# Given material
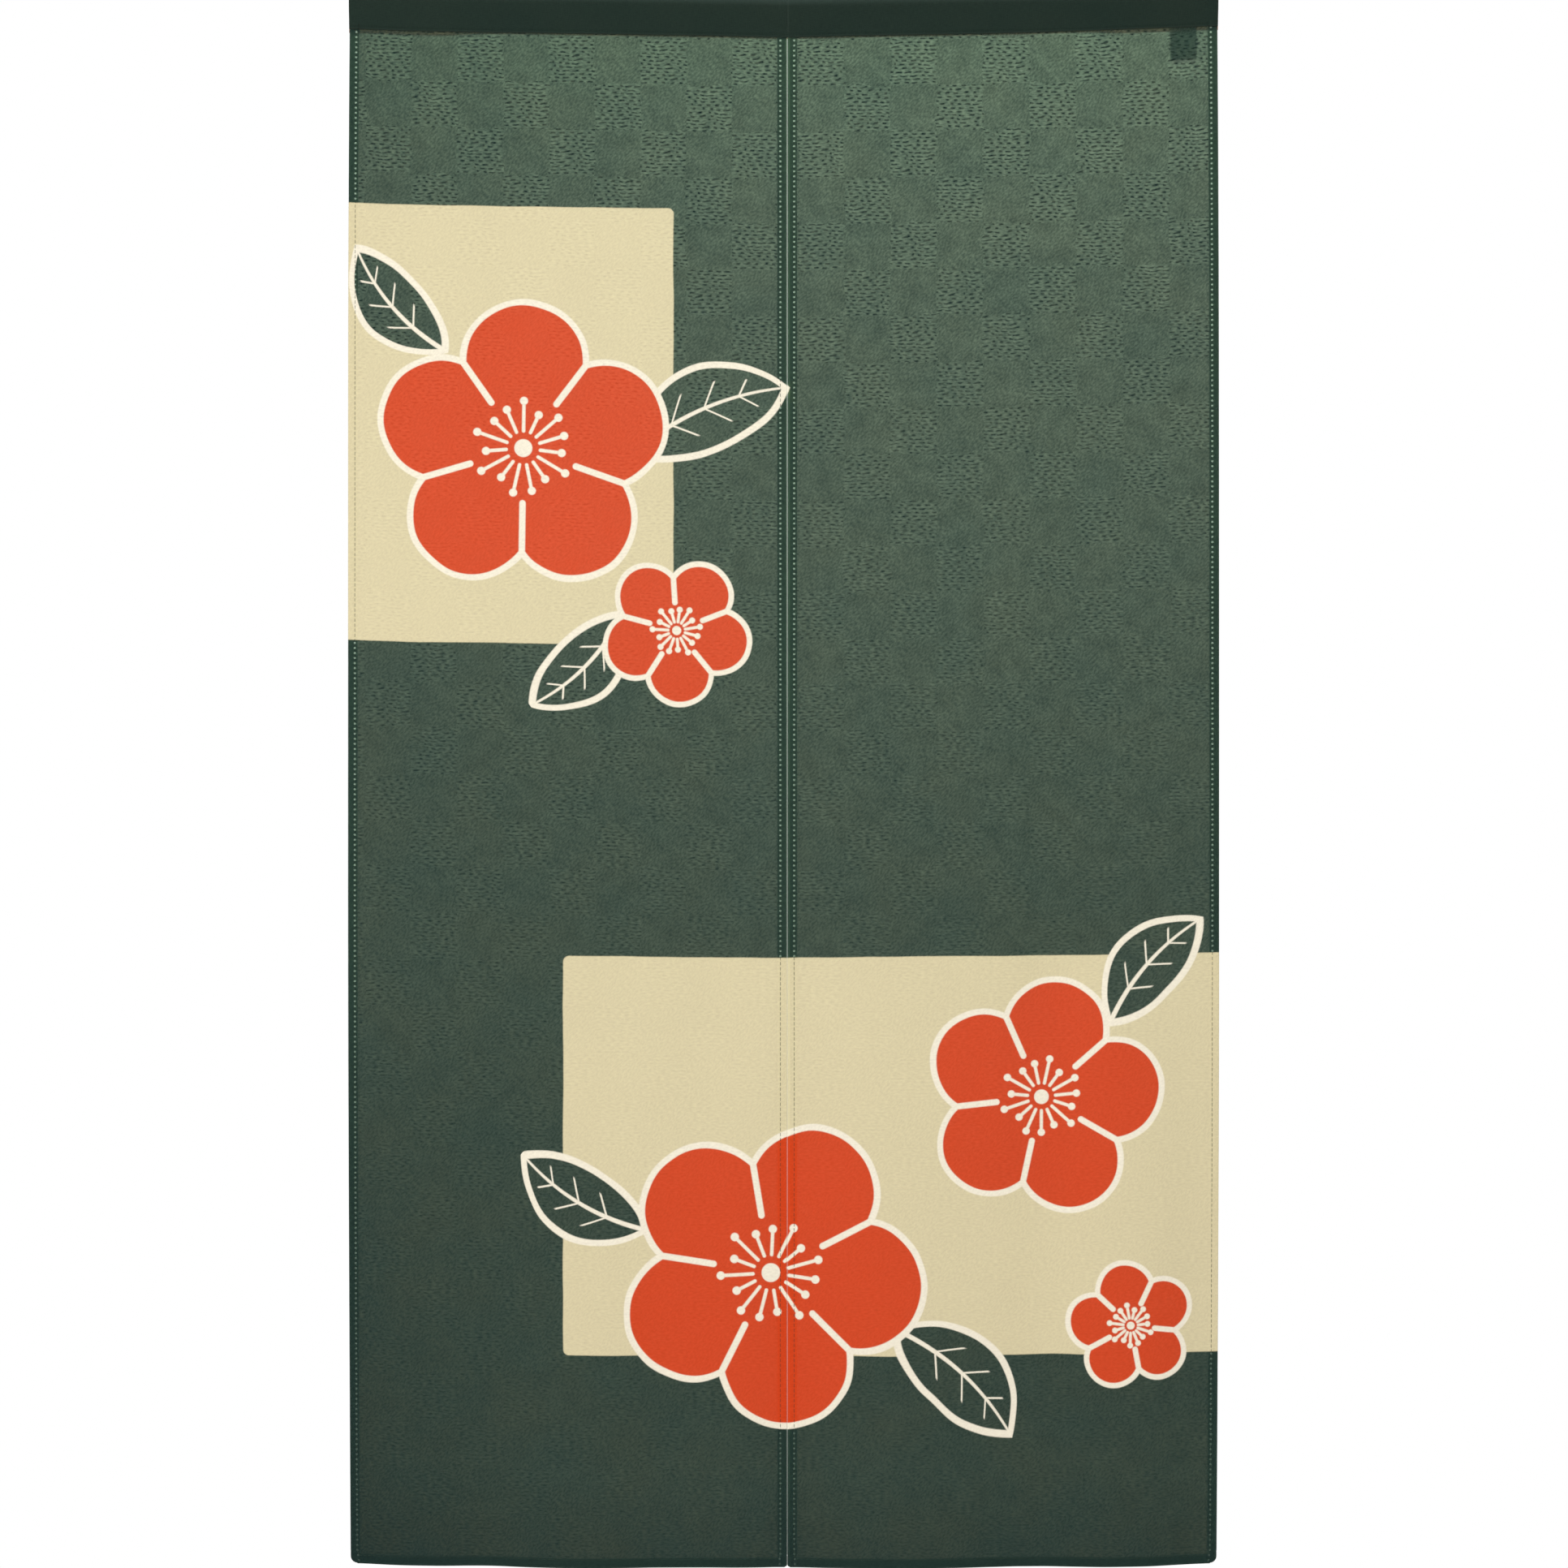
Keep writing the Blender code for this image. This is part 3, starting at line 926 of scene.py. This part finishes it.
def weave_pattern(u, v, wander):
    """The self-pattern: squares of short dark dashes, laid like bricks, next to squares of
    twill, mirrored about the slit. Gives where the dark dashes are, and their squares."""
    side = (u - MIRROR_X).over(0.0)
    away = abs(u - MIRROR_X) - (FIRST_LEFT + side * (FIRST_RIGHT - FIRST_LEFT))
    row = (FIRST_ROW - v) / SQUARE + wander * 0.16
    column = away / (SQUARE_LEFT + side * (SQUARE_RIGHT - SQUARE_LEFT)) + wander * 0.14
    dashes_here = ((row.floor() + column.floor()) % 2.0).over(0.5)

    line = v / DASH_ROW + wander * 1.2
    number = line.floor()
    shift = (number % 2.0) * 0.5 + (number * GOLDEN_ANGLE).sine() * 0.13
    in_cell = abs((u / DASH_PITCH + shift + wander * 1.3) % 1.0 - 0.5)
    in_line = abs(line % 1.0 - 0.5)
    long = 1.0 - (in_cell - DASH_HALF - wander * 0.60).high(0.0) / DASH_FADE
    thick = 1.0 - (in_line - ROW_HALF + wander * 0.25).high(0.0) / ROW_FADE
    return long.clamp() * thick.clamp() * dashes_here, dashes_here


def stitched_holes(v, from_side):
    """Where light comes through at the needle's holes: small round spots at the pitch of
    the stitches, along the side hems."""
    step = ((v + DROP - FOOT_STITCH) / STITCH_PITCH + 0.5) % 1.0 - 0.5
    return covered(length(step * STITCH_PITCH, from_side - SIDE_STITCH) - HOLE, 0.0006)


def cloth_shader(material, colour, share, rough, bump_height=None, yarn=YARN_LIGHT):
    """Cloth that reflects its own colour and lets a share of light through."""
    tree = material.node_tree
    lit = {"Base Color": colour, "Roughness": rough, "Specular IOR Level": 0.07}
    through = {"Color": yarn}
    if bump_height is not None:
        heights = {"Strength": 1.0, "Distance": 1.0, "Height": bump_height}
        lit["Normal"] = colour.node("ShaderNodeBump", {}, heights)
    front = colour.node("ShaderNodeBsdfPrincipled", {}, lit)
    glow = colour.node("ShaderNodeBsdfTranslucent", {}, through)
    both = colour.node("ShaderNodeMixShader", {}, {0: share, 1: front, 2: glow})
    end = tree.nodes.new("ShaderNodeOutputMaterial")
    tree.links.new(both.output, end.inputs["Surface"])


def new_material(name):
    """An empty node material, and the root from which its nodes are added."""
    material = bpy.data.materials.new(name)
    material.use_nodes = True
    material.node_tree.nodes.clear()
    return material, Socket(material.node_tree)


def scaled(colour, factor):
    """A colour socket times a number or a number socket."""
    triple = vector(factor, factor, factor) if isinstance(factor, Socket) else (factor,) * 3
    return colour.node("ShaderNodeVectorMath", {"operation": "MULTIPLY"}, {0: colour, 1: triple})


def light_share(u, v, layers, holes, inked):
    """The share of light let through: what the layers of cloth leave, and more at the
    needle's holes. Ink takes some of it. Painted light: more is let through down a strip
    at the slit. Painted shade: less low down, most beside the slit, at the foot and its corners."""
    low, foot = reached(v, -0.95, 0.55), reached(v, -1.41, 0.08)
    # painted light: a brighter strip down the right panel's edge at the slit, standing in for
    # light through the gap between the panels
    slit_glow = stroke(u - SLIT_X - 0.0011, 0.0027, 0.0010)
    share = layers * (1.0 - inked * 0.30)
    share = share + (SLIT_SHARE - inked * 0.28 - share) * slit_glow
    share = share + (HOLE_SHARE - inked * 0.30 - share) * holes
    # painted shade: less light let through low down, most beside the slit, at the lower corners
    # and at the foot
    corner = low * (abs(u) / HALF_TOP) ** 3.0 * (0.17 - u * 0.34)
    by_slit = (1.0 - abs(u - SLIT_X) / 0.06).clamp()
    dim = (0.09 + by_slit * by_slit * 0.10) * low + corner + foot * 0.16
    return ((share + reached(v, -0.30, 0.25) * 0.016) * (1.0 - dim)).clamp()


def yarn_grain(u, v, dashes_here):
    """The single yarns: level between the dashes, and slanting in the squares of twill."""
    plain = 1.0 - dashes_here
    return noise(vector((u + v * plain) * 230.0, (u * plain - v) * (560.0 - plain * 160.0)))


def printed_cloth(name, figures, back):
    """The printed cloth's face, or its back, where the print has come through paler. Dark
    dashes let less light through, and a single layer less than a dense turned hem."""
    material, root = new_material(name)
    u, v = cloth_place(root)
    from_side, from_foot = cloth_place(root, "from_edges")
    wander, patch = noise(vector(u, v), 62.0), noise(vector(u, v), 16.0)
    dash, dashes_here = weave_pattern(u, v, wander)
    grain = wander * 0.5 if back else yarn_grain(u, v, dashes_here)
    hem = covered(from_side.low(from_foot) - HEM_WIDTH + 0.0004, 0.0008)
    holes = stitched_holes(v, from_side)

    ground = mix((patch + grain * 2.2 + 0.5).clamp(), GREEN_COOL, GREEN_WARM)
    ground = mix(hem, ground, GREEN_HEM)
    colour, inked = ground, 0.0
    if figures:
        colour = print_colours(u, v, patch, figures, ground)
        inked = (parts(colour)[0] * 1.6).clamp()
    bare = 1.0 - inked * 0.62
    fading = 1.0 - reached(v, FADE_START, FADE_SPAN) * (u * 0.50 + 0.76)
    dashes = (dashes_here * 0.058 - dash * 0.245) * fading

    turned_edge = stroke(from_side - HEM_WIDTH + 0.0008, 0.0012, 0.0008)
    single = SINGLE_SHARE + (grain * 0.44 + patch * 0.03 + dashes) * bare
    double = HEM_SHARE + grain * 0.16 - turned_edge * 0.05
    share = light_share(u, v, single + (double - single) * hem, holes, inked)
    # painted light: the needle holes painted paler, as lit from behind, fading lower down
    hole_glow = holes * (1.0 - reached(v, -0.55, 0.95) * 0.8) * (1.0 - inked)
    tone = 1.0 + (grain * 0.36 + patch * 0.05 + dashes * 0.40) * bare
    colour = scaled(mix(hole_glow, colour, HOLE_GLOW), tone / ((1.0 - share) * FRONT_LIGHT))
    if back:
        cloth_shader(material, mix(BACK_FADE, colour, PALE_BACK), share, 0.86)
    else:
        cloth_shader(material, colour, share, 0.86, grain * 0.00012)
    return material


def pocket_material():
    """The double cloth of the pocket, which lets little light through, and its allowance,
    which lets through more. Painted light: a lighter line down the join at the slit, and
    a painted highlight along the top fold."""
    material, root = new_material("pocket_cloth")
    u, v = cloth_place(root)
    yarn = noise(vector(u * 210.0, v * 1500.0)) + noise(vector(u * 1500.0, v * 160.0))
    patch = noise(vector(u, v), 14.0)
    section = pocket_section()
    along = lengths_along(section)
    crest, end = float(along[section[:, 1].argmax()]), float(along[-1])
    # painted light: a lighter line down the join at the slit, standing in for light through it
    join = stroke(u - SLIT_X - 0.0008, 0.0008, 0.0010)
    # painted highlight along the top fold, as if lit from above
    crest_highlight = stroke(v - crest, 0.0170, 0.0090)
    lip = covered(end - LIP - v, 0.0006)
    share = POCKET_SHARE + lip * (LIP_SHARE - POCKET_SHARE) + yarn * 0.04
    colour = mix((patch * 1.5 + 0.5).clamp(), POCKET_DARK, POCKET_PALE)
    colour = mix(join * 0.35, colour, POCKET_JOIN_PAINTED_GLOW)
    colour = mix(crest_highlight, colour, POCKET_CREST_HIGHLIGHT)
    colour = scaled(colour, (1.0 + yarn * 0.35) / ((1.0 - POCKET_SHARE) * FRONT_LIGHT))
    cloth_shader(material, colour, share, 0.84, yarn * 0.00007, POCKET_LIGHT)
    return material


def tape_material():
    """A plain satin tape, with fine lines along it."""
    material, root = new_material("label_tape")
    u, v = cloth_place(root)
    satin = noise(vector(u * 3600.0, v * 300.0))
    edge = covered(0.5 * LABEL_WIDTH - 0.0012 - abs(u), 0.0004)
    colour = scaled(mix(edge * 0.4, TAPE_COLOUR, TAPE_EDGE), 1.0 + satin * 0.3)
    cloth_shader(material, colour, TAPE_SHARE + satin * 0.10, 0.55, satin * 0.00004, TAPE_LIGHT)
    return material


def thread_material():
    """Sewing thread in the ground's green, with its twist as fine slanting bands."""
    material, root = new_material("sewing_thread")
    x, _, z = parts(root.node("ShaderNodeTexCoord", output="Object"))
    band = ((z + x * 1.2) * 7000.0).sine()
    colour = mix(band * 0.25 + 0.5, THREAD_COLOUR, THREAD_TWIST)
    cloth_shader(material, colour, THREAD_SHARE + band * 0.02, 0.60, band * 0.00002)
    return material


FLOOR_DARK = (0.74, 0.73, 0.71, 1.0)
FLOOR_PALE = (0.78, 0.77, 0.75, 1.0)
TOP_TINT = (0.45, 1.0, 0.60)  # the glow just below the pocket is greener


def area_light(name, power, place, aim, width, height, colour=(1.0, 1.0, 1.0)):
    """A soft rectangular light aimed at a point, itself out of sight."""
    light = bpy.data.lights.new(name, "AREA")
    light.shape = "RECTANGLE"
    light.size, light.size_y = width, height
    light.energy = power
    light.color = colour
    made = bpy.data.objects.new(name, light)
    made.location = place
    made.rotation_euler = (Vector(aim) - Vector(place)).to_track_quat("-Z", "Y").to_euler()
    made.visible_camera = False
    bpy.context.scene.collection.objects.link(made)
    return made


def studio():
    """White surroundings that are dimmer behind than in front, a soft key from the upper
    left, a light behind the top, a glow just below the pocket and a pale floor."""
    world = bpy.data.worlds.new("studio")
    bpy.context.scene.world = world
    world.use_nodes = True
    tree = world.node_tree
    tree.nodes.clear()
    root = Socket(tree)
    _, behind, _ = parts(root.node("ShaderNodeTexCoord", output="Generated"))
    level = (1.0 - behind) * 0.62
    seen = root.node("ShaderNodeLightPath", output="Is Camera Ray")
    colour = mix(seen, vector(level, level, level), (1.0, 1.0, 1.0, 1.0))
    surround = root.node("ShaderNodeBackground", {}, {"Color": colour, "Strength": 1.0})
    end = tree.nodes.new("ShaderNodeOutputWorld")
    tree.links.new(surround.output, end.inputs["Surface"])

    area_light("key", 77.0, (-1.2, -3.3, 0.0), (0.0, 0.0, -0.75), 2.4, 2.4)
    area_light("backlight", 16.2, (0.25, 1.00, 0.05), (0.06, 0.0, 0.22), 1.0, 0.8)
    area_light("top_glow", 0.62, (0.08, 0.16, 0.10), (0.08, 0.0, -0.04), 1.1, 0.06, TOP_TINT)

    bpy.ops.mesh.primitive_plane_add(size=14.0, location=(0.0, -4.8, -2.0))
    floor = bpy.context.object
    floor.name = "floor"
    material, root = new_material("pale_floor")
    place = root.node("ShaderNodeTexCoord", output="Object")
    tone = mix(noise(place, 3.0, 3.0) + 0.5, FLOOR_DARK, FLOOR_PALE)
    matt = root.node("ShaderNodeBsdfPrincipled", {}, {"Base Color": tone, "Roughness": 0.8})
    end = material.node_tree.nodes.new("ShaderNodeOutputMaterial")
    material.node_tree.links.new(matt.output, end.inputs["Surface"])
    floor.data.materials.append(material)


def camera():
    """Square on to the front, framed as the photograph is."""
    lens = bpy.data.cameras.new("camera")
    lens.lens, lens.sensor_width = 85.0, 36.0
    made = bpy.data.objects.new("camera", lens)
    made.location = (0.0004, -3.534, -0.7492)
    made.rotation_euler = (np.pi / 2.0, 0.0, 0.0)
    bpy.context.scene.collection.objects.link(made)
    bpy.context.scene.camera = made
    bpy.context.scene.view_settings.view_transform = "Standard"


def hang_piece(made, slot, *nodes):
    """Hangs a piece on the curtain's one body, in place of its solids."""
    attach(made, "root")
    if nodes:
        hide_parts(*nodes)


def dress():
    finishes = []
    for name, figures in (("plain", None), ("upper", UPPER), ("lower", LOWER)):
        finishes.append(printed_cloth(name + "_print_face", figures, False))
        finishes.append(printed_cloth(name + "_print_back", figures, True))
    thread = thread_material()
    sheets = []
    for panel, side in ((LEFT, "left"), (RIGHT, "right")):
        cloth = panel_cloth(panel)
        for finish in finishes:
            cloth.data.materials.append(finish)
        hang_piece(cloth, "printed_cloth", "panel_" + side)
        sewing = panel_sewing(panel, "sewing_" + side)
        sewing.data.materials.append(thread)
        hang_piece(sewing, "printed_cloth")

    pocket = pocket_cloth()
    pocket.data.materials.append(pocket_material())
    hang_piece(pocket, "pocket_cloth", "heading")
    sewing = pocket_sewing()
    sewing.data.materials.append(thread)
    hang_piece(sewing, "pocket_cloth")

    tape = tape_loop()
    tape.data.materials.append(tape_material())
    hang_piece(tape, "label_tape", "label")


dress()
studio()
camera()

# The request
Your output must be the lines of the material above, from the first through the line that contains "dashes_here = ((row.floor()", copied exactly. Include both endpoints and nothing else.

# Result for this task
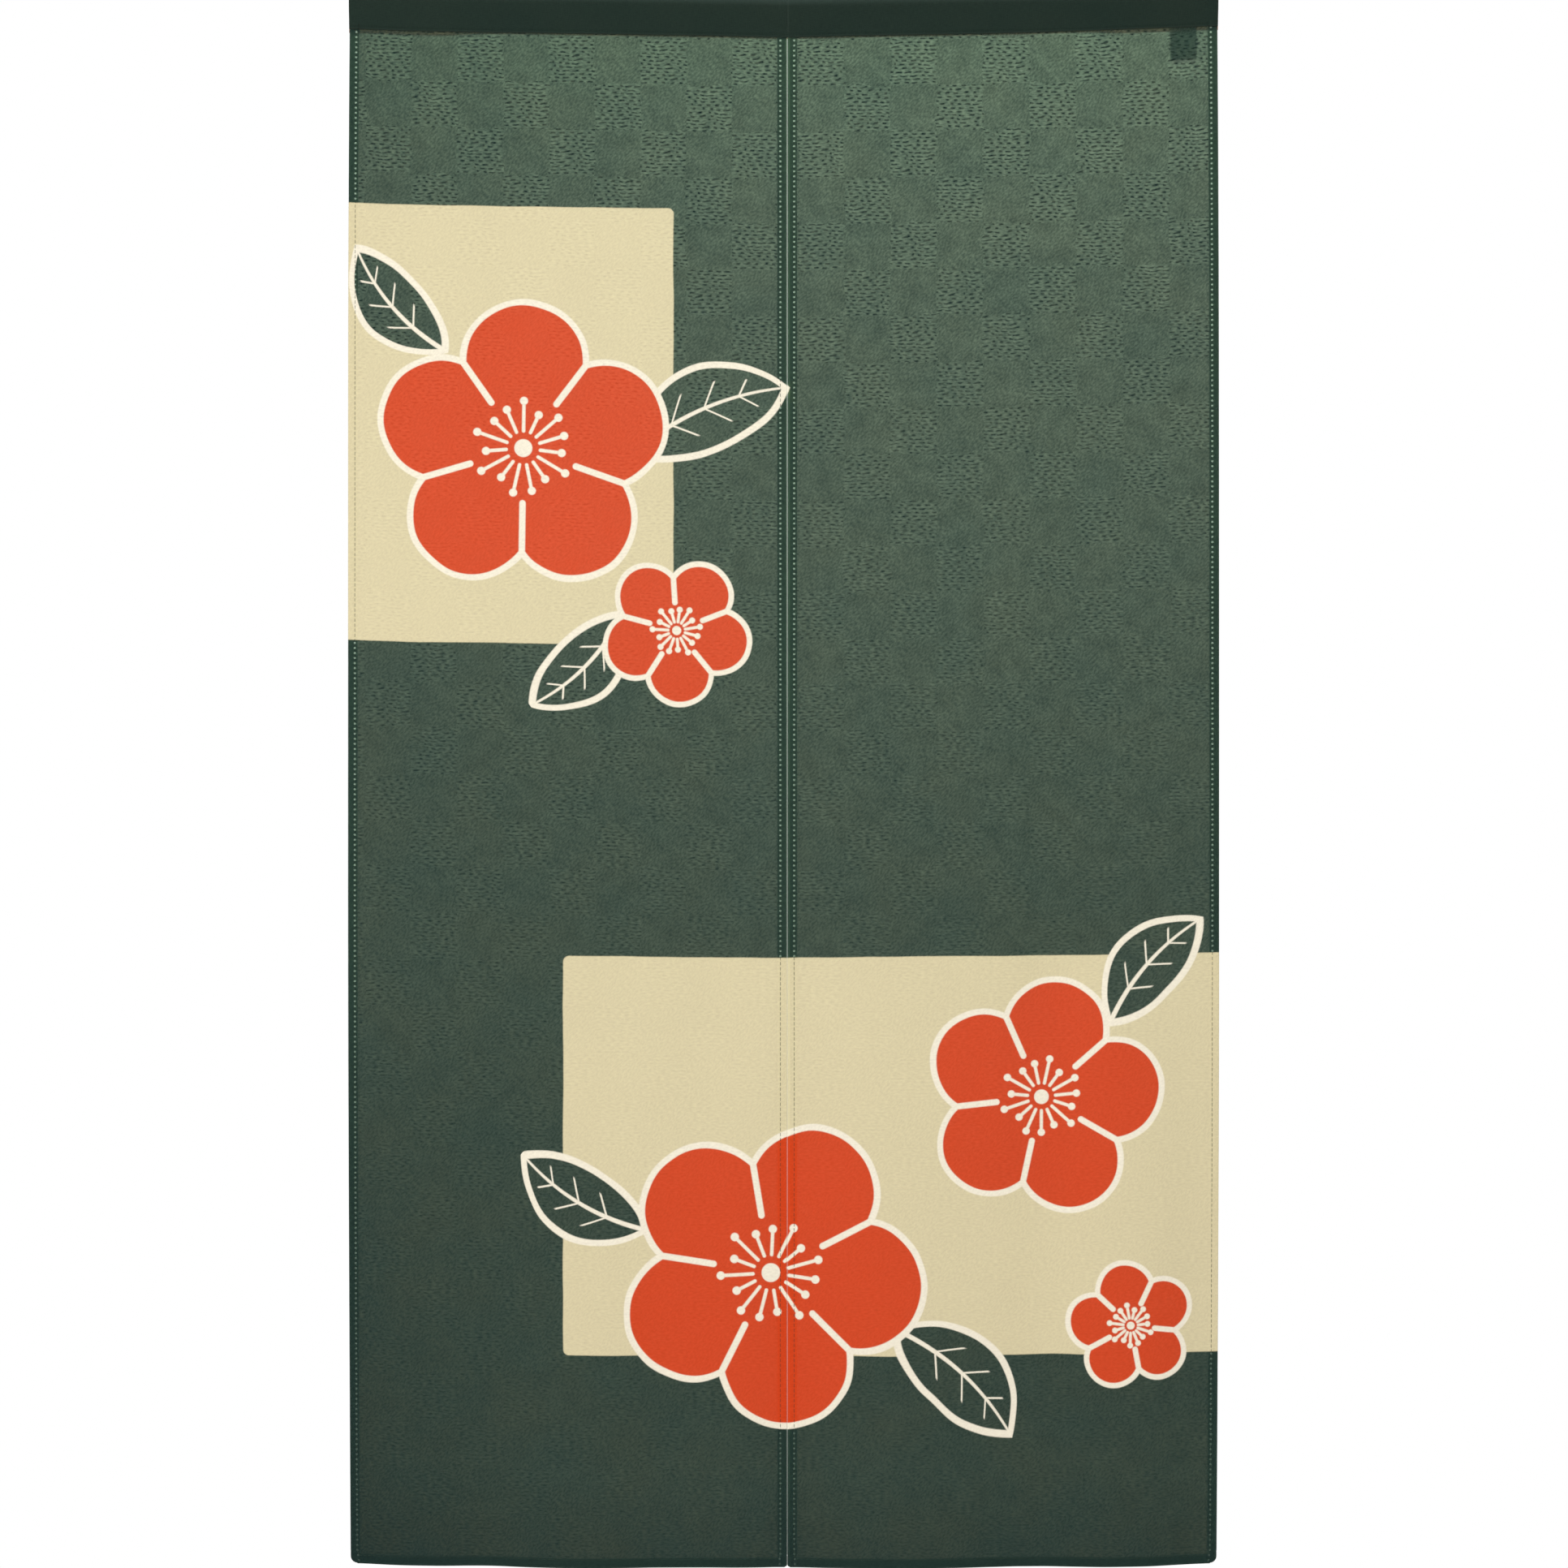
Keep writing the Blender code for this image. This is part 3, starting at line 926 of scene.py. This part finishes it.
def weave_pattern(u, v, wander):
    """The self-pattern: squares of short dark dashes, laid like bricks, next to squares of
    twill, mirrored about the slit. Gives where the dark dashes are, and their squares."""
    side = (u - MIRROR_X).over(0.0)
    away = abs(u - MIRROR_X) - (FIRST_LEFT + side * (FIRST_RIGHT - FIRST_LEFT))
    row = (FIRST_ROW - v) / SQUARE + wander * 0.16
    column = away / (SQUARE_LEFT + side * (SQUARE_RIGHT - SQUARE_LEFT)) + wander * 0.14
    dashes_here = ((row.floor() + column.floor()) % 2.0).over(0.5)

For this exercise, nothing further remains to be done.